Another way to reduce network latency or variability is to peer with Google. Peering helps optimize the path traffic takes to get to your bidder. The connection endpoints stay the same, but the intermediate links change. See the Peering guide for details. The reason to think of peering as a best practice can be summarized as follows:
On the internet, transit links are chosen primarily through "hot-potato routing," which finds the closest link outside of our network that can get a packet to its destination, and routes the packet through that link. When traffic traverses a section of backbone owned by a provider with whom we have many peering connections, the chosen link is likely to be close to where the packet starts.

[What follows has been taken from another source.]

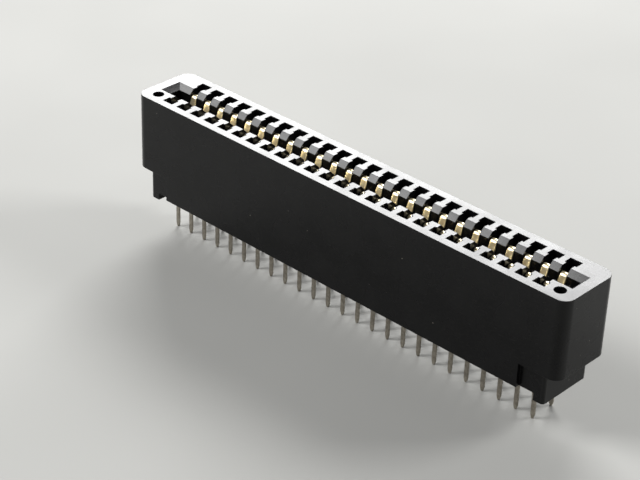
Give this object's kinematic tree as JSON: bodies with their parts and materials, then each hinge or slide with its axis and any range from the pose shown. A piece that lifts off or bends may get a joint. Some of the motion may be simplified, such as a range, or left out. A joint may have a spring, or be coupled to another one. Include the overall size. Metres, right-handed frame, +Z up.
{
  "type": "card edge connector",
  "caption": "Straight board-mounted card edge connector: a black moulded slot with two facing rows of sprung gold-plated contacts and flat solder tails.",
  "frame": {"origin": "middle of the rectangle that the solder tails stand on, at the height of their tips, below the centre of the slot", "axes": "+X along the slot, +Y across it, away from the side with the two blind holes, +Z up, out of the slot's mouth"},
  "size_m": [0.0706, 0.0094, 0.0194],
  "materials": {
    "housing": "black glass-filled polyester, moulded, satin",
    "contact": "stamped phosphor bronze strip, gold-plated where it touches, tin-plated at the tail"
  },
  "bodies": {
    "root": {"housing": "housing", "contact_a01": "contact", "contact_a02": "contact", "contact_a03": "contact", "contact_a04": "contact", "contact_a05": "contact", "contact_a06": "contact", "contact_a07": "contact", "contact_a08": "contact", "contact_a09": "contact", "contact_a10": "contact", "contact_a11": "contact", "contact_a12": "contact", "contact_a13": "contact", "contact_a14": "contact", "contact_a15": "contact", "contact_a16": "contact", "contact_a17": "contact", "contact_a18": "contact", "contact_a19": "contact", "contact_a20": "contact", "contact_a21": "contact", "contact_a22": "contact", "contact_a23": "contact", "contact_a24": "contact", "contact_a25": "contact", "contact_b01": "contact", "contact_b02": "contact", "contact_b03": "contact", "contact_b04": "contact", "contact_b05": "contact", "contact_b06": "contact", "contact_b07": "contact", "contact_b08": "contact", "contact_b09": "contact", "contact_b10": "contact", "contact_b11": "contact", "contact_b12": "contact", "contact_b13": "contact", "contact_b14": "contact", "contact_b15": "contact", "contact_b16": "contact", "contact_b17": "contact", "contact_b18": "contact", "contact_b19": "contact", "contact_b20": "contact", "contact_b21": "contact", "contact_b22": "contact", "contact_b23": "contact", "contact_b24": "contact", "contact_b25": "contact"}
  },
  "joints": []
}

Beyond that point we have no control of the route the packet follows to the bidder, so it may be bounced to other autonomous systems (networks) along the way.
In contrast, when a direct peering agreement is in place, packets are always sent along a peering link. No matter where the packet originates, it traverses links that Google owns or leases until it reaches the shared peering point, which should be close to the bidder location. The reverse trip begins with a short hop to the Google network and remains on the Google network the rest of the way. Keeping most of the trip on Google-managed infrastructure ensures that the packet takes a low-latency route, and avoids much potential variability.